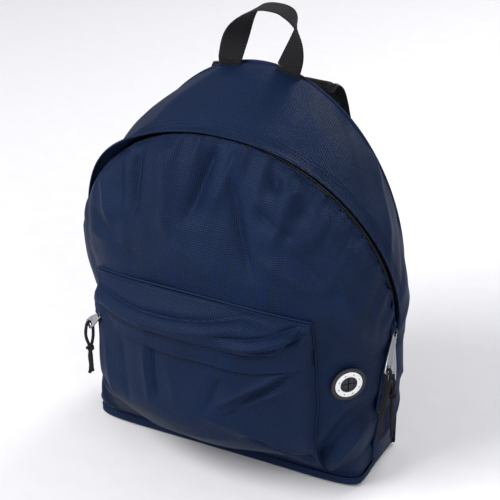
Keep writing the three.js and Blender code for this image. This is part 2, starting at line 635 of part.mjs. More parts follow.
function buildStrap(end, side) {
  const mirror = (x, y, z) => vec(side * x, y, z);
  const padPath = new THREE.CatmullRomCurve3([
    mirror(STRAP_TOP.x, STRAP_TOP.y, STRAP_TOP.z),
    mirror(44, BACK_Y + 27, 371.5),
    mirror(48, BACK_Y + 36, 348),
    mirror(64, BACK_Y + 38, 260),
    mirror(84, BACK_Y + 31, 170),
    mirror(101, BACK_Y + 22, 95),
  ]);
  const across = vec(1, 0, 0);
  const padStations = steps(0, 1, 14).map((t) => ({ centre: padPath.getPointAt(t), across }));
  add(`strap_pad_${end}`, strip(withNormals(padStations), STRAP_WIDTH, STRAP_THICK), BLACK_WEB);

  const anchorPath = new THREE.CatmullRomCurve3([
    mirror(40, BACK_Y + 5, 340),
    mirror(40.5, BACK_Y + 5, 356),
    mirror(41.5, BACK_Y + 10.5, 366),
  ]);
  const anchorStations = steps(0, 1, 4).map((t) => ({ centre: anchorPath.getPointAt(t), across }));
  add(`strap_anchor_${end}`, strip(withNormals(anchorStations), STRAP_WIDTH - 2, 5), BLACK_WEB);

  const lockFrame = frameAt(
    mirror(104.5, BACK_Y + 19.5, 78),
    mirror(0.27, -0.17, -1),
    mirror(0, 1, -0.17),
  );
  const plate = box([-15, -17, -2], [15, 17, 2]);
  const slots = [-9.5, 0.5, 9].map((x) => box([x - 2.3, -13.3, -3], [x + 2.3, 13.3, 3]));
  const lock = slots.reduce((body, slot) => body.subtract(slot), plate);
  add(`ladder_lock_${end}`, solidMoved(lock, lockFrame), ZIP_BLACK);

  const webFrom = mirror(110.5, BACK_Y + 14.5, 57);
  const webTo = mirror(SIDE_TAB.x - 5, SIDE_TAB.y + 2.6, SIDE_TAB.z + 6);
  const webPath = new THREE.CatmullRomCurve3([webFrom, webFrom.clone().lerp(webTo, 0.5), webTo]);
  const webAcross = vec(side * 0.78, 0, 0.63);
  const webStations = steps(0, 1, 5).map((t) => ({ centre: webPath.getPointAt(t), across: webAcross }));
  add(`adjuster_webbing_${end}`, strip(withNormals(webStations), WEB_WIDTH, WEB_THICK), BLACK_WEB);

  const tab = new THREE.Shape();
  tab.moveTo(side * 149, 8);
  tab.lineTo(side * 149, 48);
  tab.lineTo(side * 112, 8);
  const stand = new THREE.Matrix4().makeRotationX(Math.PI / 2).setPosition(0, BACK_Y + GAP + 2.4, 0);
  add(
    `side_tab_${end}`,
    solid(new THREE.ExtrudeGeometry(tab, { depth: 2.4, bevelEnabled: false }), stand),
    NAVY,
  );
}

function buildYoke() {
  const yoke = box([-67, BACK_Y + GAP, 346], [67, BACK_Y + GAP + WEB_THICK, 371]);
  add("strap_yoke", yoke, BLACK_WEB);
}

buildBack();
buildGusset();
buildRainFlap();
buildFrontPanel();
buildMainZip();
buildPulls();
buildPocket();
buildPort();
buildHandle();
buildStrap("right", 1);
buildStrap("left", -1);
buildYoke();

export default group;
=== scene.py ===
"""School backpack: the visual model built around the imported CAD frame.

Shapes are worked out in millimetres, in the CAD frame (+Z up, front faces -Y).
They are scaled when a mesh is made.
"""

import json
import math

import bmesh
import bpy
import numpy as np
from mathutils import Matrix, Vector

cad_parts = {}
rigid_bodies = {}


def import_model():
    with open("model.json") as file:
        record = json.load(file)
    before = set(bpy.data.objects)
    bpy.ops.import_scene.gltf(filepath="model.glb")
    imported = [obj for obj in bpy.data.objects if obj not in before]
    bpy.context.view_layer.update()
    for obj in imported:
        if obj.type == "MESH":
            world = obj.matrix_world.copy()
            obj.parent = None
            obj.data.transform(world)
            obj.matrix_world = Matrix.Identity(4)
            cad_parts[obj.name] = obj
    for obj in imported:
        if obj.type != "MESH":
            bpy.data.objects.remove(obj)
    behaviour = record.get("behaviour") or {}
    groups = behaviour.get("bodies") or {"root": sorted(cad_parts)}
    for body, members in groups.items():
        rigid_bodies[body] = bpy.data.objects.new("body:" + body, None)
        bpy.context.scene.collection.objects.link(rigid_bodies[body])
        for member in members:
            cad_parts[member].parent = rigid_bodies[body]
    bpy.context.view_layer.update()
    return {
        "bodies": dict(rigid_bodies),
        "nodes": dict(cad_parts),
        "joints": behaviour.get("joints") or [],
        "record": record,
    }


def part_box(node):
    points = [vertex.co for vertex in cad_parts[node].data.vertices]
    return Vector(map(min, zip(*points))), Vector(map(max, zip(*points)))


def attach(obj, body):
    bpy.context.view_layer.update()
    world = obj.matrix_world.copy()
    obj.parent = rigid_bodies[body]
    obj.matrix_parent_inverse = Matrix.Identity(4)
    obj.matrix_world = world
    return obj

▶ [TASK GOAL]
Print exactly the run of lines that starts at the line with "buildBack();" and ends at the line with "record = json.load(file)". Leave out every other line.

▶ [COMPLETE RESPONSE]
buildBack();
buildGusset();
buildRainFlap();
buildFrontPanel();
buildMainZip();
buildPulls();
buildPocket();
buildPort();
buildHandle();
buildStrap("right", 1);
buildStrap("left", -1);
buildYoke();

export default group;
=== scene.py ===
"""School backpack: the visual model built around the imported CAD frame.

Shapes are worked out in millimetres, in the CAD frame (+Z up, front faces -Y).
They are scaled when a mesh is made.
"""

import json
import math

import bmesh
import bpy
import numpy as np
from mathutils import Matrix, Vector

cad_parts = {}
rigid_bodies = {}


def import_model():
    with open("model.json") as file:
        record = json.load(file)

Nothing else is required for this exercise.